Dataset entries
== == ==
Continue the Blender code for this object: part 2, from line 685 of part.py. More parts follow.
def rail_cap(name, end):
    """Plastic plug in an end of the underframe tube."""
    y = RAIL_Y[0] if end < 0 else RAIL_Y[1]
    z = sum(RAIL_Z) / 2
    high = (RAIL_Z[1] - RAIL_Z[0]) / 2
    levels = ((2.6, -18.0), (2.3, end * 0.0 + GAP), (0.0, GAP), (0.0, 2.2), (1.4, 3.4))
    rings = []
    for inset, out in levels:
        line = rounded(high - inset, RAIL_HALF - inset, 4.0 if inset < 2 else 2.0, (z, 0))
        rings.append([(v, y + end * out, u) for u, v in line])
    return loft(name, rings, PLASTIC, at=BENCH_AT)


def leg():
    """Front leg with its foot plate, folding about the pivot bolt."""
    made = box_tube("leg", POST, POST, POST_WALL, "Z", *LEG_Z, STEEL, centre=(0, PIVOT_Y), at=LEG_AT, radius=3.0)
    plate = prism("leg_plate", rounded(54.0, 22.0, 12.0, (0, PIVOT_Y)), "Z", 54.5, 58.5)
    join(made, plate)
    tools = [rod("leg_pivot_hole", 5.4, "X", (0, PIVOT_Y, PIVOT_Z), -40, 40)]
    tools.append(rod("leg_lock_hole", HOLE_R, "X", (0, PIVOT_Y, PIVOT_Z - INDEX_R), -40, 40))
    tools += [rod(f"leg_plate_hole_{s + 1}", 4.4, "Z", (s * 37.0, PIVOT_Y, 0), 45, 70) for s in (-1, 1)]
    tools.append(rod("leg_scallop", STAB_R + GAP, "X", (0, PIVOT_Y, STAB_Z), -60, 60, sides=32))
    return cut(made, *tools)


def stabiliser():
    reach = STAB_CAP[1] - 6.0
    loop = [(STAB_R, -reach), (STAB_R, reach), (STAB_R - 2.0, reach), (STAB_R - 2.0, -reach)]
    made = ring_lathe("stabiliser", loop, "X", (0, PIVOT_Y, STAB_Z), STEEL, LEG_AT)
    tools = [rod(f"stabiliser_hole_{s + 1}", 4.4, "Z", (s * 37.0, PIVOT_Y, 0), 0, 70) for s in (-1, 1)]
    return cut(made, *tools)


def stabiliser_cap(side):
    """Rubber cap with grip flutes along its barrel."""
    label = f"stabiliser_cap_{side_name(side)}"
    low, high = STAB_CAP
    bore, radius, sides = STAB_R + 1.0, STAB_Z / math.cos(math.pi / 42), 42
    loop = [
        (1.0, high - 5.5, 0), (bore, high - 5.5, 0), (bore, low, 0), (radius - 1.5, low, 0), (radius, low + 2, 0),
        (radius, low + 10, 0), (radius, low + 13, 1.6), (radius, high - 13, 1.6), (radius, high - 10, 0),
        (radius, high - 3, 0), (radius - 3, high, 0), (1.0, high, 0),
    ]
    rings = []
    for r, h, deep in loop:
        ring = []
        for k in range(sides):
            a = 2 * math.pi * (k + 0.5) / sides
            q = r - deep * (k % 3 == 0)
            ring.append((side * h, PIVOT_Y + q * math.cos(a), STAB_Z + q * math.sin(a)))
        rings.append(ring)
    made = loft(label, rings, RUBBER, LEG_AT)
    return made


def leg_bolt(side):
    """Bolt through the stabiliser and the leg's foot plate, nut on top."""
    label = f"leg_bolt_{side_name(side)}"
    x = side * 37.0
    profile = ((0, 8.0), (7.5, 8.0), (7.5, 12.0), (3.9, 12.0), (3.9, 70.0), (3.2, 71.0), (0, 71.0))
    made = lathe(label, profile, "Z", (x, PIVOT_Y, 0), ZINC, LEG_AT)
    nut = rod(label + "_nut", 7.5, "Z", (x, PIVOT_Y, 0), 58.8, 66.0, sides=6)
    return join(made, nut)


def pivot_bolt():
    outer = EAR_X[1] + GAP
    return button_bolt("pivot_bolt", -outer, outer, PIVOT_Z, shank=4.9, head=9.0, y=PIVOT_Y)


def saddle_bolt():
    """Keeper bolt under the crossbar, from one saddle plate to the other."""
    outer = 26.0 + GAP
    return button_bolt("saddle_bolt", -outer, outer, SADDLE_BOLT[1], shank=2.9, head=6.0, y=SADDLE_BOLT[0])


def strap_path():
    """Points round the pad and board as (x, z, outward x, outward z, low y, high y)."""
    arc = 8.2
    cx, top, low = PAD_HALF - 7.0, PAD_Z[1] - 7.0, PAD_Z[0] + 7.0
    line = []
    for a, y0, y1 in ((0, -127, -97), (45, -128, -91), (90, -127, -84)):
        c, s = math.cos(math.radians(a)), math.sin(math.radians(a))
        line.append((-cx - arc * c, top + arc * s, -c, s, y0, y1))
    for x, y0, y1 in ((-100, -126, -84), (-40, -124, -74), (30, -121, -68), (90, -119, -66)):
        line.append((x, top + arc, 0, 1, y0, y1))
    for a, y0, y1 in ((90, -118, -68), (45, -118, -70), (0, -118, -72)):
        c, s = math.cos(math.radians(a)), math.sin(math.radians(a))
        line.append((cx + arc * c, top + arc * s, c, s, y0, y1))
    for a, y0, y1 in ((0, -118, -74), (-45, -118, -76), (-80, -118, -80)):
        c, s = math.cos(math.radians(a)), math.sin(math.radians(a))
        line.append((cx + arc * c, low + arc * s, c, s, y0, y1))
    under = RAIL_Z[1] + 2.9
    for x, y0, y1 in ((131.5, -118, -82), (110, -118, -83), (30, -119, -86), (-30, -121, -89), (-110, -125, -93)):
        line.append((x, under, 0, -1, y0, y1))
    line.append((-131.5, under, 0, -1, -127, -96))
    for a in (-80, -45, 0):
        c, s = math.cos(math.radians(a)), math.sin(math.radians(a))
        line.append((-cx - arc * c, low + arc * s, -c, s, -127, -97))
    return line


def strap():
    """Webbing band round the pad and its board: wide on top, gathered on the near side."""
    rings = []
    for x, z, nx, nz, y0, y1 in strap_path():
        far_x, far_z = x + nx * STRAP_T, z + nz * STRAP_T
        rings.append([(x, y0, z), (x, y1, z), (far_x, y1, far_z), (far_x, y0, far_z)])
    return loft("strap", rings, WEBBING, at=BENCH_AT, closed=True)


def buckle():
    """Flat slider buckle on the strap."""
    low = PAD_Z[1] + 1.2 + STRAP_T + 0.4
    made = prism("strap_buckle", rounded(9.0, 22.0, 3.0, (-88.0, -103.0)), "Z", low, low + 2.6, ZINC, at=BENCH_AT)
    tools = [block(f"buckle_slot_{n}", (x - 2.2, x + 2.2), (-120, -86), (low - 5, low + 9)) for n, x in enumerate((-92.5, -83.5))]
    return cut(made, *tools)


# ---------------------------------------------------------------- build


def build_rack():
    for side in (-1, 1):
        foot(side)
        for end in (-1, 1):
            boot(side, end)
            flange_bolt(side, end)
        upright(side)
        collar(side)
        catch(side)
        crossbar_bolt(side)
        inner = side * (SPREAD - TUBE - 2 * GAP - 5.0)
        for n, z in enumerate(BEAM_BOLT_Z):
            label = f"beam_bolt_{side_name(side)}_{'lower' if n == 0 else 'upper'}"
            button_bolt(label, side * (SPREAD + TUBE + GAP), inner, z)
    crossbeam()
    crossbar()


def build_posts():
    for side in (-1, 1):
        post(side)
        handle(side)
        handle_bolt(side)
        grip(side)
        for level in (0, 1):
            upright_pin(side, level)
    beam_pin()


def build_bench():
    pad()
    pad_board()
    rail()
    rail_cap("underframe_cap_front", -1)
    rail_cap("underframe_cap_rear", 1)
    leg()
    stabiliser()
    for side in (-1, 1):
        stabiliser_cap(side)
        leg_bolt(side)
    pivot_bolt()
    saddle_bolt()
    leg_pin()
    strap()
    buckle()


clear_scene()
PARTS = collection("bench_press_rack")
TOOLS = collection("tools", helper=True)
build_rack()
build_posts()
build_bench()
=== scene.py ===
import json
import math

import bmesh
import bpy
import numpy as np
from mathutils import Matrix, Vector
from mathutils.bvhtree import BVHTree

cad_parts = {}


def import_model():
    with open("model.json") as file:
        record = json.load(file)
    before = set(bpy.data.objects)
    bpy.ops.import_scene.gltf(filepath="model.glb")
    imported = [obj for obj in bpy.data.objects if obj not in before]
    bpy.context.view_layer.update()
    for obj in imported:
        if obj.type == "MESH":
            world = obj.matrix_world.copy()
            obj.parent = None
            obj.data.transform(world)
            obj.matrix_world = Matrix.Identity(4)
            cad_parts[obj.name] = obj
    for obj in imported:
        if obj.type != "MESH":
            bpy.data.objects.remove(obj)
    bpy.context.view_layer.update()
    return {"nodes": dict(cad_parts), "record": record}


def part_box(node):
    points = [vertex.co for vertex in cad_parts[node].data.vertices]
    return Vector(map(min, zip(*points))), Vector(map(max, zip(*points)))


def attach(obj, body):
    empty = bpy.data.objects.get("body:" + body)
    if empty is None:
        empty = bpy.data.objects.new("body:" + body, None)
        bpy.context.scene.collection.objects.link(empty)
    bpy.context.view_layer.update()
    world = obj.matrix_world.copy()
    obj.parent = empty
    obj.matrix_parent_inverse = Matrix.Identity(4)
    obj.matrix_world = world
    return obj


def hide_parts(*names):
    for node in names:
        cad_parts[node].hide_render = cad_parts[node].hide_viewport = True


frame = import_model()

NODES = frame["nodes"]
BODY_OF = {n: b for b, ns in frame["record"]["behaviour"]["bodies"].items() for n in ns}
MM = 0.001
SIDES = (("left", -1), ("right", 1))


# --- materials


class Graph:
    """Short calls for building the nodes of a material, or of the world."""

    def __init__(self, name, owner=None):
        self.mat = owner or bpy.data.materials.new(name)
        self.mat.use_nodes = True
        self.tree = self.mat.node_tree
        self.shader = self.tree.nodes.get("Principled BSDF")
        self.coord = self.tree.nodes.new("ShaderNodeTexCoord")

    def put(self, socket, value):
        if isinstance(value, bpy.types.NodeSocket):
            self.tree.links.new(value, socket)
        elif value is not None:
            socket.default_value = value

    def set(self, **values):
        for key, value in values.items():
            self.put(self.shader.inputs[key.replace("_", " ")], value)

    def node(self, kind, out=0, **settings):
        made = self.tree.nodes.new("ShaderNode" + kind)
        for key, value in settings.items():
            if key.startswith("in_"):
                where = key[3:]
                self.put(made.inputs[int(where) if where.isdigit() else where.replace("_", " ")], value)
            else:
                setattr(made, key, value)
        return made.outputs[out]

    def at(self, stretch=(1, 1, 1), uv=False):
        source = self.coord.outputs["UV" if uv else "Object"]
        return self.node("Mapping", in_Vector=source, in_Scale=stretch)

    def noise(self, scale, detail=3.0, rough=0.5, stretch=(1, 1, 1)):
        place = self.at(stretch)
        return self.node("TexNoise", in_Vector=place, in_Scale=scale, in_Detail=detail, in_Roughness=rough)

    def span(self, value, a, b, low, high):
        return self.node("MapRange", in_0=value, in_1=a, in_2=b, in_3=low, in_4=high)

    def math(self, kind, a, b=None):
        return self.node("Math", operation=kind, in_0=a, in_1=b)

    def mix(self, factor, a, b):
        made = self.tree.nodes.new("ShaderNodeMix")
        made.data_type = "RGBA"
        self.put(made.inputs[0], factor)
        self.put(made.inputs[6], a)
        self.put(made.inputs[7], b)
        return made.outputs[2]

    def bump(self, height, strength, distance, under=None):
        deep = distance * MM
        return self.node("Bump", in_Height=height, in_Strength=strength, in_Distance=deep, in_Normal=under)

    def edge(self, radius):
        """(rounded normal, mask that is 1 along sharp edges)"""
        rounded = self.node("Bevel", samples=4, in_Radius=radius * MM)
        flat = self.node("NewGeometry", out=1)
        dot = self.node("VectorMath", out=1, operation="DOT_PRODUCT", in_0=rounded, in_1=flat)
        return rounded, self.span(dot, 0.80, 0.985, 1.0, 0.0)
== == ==
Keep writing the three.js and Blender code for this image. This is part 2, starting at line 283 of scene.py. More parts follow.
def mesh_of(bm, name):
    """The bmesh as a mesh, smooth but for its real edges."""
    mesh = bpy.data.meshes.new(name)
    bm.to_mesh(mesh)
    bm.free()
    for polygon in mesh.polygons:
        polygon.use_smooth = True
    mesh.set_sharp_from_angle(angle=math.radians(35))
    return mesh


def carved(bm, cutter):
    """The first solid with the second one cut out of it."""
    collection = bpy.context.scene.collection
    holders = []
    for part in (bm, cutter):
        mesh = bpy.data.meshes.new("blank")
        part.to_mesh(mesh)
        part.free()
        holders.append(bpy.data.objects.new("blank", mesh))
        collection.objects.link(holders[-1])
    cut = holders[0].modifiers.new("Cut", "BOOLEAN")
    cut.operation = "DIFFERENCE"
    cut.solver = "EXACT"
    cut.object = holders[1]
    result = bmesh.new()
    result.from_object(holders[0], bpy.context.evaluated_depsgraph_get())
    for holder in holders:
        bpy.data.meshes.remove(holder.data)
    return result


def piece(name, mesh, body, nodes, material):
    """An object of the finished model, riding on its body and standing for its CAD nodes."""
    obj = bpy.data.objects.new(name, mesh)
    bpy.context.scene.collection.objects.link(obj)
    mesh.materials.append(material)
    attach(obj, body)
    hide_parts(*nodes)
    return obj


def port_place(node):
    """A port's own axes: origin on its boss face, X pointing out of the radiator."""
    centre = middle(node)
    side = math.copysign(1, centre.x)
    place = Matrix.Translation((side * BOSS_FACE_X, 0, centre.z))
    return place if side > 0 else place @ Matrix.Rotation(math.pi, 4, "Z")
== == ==
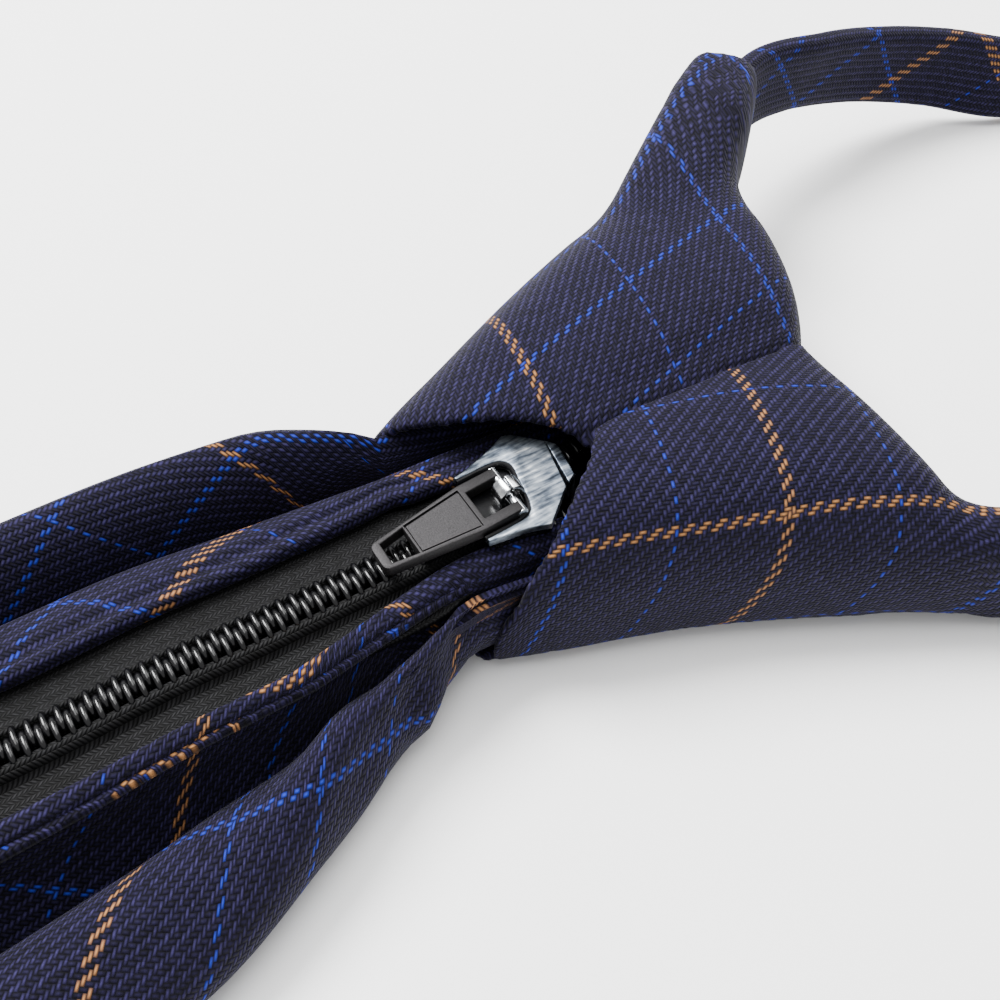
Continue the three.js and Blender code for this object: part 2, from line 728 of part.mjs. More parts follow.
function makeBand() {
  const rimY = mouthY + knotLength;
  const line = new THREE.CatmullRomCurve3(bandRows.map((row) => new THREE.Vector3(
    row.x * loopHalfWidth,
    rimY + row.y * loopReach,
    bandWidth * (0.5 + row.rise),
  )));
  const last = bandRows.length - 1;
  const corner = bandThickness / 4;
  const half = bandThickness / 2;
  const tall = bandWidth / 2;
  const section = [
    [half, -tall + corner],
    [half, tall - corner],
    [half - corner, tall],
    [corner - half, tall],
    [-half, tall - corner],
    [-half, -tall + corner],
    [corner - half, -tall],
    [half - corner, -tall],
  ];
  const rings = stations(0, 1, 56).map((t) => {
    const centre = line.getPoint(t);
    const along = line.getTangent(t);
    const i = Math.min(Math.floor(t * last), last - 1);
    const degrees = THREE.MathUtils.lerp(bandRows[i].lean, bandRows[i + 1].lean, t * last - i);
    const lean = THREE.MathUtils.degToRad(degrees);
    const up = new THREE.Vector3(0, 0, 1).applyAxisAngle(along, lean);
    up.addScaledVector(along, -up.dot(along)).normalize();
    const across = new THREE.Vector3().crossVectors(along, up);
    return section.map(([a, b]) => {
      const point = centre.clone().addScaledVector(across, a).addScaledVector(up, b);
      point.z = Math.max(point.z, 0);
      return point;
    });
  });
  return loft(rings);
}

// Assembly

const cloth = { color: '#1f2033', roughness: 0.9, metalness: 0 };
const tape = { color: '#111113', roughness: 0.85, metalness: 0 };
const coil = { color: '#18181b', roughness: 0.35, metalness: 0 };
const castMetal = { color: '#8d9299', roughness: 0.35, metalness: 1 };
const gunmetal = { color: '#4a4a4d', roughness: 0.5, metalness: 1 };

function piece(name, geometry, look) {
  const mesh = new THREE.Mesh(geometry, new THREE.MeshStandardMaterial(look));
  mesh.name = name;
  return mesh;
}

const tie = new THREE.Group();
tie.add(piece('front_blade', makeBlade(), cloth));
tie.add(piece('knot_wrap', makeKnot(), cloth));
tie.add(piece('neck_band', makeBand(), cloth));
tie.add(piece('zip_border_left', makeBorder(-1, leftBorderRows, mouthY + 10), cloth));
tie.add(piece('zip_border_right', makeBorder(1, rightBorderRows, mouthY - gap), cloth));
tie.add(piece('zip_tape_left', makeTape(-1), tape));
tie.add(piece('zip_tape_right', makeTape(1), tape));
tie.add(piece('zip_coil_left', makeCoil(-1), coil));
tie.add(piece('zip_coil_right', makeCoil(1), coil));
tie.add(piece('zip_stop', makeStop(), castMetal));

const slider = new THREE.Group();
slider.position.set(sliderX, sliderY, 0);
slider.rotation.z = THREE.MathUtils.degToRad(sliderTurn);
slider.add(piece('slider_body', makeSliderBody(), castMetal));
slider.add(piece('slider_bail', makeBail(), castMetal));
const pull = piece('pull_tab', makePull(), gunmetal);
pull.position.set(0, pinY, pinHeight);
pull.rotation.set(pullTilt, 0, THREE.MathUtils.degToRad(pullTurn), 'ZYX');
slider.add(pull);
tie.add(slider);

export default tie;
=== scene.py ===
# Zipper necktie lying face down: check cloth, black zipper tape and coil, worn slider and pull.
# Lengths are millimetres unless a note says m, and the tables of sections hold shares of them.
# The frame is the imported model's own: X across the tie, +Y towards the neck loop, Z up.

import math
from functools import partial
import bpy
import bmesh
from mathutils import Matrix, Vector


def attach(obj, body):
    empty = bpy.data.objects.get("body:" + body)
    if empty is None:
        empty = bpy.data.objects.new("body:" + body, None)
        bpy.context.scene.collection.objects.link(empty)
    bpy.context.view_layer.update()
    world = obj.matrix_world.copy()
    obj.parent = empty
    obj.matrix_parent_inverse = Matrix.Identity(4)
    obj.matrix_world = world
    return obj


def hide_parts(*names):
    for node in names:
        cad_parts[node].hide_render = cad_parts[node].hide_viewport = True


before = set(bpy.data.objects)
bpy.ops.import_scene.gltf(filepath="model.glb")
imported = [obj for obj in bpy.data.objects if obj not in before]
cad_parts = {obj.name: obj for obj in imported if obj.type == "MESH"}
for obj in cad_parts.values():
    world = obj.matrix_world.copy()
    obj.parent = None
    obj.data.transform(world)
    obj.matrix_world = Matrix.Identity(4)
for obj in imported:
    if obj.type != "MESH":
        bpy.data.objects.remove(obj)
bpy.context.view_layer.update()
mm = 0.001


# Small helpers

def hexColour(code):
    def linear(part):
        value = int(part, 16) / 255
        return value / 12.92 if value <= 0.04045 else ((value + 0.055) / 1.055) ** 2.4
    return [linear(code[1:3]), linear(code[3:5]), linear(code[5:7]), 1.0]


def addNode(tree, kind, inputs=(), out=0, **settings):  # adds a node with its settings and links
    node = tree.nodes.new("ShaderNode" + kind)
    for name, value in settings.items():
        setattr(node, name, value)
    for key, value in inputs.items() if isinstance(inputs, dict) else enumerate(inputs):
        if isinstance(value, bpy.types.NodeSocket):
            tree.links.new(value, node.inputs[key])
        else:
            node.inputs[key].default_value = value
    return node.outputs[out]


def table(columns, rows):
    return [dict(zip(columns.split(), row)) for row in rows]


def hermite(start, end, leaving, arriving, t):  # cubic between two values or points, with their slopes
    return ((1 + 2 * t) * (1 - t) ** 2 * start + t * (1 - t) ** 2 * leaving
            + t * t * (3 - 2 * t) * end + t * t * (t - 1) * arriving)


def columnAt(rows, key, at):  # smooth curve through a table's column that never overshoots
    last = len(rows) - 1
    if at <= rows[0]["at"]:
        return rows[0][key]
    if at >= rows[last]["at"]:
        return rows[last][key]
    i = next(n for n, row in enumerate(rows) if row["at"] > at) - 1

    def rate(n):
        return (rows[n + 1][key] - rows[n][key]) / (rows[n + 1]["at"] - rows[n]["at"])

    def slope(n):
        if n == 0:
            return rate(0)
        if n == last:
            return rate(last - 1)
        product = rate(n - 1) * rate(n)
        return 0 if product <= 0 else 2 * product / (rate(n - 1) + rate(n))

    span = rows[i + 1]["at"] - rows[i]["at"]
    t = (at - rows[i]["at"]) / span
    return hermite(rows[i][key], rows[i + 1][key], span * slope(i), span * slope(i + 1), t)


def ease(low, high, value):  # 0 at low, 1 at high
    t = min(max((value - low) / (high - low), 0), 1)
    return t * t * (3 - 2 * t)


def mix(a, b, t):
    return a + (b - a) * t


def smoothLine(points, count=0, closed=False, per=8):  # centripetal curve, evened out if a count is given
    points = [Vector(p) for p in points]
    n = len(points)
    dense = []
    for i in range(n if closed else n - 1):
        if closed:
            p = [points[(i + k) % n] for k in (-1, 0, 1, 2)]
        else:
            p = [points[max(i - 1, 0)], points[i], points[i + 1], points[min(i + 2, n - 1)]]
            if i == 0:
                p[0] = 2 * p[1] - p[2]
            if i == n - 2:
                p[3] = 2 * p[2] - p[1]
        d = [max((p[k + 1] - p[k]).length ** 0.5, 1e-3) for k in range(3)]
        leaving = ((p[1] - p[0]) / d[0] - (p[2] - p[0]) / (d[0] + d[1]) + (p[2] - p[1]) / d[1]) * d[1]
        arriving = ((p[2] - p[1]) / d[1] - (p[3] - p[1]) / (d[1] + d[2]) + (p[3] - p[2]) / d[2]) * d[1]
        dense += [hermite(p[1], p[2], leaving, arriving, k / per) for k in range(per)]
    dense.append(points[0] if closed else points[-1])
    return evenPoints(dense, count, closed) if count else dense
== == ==
Repeat, unchanged, every line from the one that contains "Continue the three.js" to the one that contains "0.5, metalness: 1", including both, and no other line.

Continue the three.js and Blender code for this object: part 2, from line 728 of part.mjs. More parts follow.
function makeBand() {
  const rimY = mouthY + knotLength;
  const line = new THREE.CatmullRomCurve3(bandRows.map((row) => new THREE.Vector3(
    row.x * loopHalfWidth,
    rimY + row.y * loopReach,
    bandWidth * (0.5 + row.rise),
  )));
  const last = bandRows.length - 1;
  const corner = bandThickness / 4;
  const half = bandThickness / 2;
  const tall = bandWidth / 2;
  const section = [
    [half, -tall + corner],
    [half, tall - corner],
    [half - corner, tall],
    [corner - half, tall],
    [-half, tall - corner],
    [-half, -tall + corner],
    [corner - half, -tall],
    [half - corner, -tall],
  ];
  const rings = stations(0, 1, 56).map((t) => {
    const centre = line.getPoint(t);
    const along = line.getTangent(t);
    const i = Math.min(Math.floor(t * last), last - 1);
    const degrees = THREE.MathUtils.lerp(bandRows[i].lean, bandRows[i + 1].lean, t * last - i);
    const lean = THREE.MathUtils.degToRad(degrees);
    const up = new THREE.Vector3(0, 0, 1).applyAxisAngle(along, lean);
    up.addScaledVector(along, -up.dot(along)).normalize();
    const across = new THREE.Vector3().crossVectors(along, up);
    return section.map(([a, b]) => {
      const point = centre.clone().addScaledVector(across, a).addScaledVector(up, b);
      point.z = Math.max(point.z, 0);
      return point;
    });
  });
  return loft(rings);
}

// Assembly

const cloth = { color: '#1f2033', roughness: 0.9, metalness: 0 };
const tape = { color: '#111113', roughness: 0.85, metalness: 0 };
const coil = { color: '#18181b', roughness: 0.35, metalness: 0 };
const castMetal = { color: '#8d9299', roughness: 0.35, metalness: 1 };
const gunmetal = { color: '#4a4a4d', roughness: 0.5, metalness: 1 };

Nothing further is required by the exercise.